The “pedestal”, as it were, is a “safe nest”, and men are only free to do other things when this is assured, otherwise they are in error. Many men have a strong natural response when they perceive that women and children are at risk, either from an acute danger or a chronic one, the lack of prosperity.
And imagining it all as a social contrivance changes nothing, even if changes are forced they do not last, and accomplish no good ends. So they are frivolous and harmful.
You forgot making sammiches.
I am with the Reverend Proctor. I don’t have a hat to tip, but I am polite. I open the door for my wife, and for women in general; if I am on the subway, if a woman or older gentleman is standing, I offer my seat. I frequently allow them to go first even in checkout lines. I offer to carry things for women or otherwise be helpful - even total strangers.
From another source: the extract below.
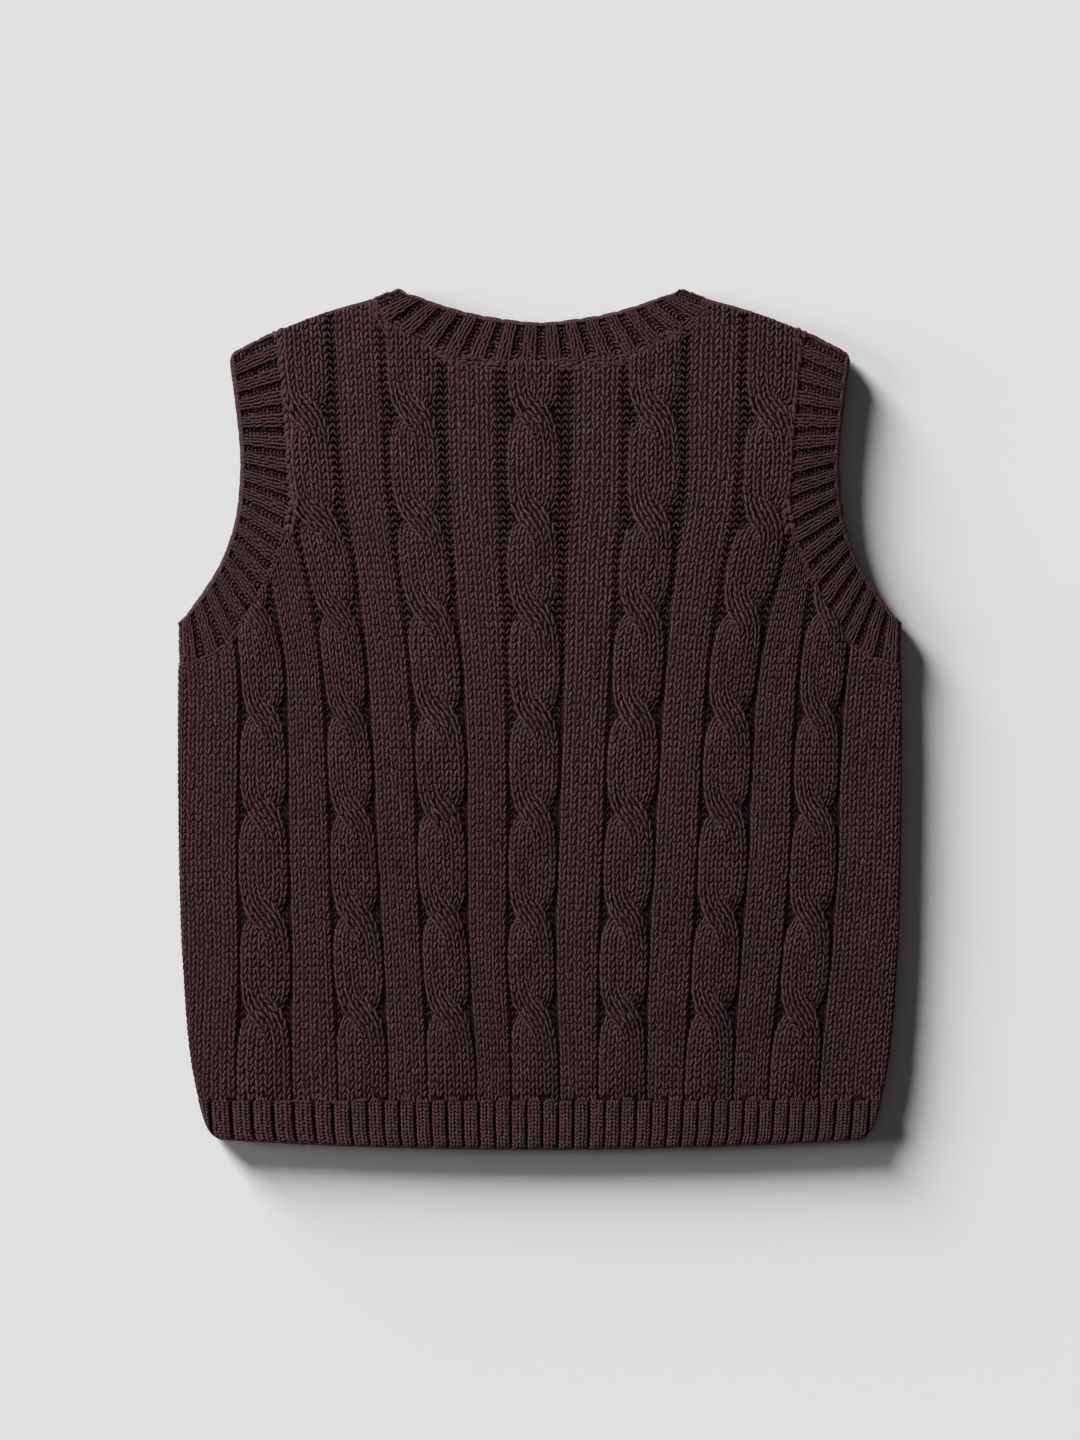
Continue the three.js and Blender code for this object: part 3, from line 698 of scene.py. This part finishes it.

I really don’t care what the womyn think. I’m better than they are and I know it; they probably know it, too. Ladies, on the other hand, know it is their due.
I suppose this will get me arrested someday.
People analyze everything way too much and act like civilized human beings too little nowadays! Both sexes!
Being old and gray, but fantastically active and wise male, I am very often rewarded with a door opened or held open by a much younger female.
I smile and say “why thankyou” and pass through. Both our days are made more pleasant.
Consider, too, how they reap in another way.
Marlo Thomas, who as a little girl helped her dad, Danny Thomas, make a fool of himself weekly in Make Room for Daddy. She grew up to be a brassy, unpleasant feminist screedist and perpetual demonstratrix -- both a political demonstratrix, and a living example of the worst that feminazism has to offer.
Now she's old and barren, and married to Phil Donahue (she married him at age 43 -- ooops, honey, I shriveled the kids).
What goes around .....
For people I’m with or I know, sure. Strangers, SOL. If you look like a liberal zombie, I’ll make the effort to be rude.
I was raised to hold doors, etc. But, the leftists have their war that they’re conducting and I’m not going to to play nice anymore while they do it. If/when the time comes that “things” are escalated, I’m ready.
(Re-)elections have consequences; I’m doing my part to “take my ball(s) and leave”. I don’t care anymore; stay away from me.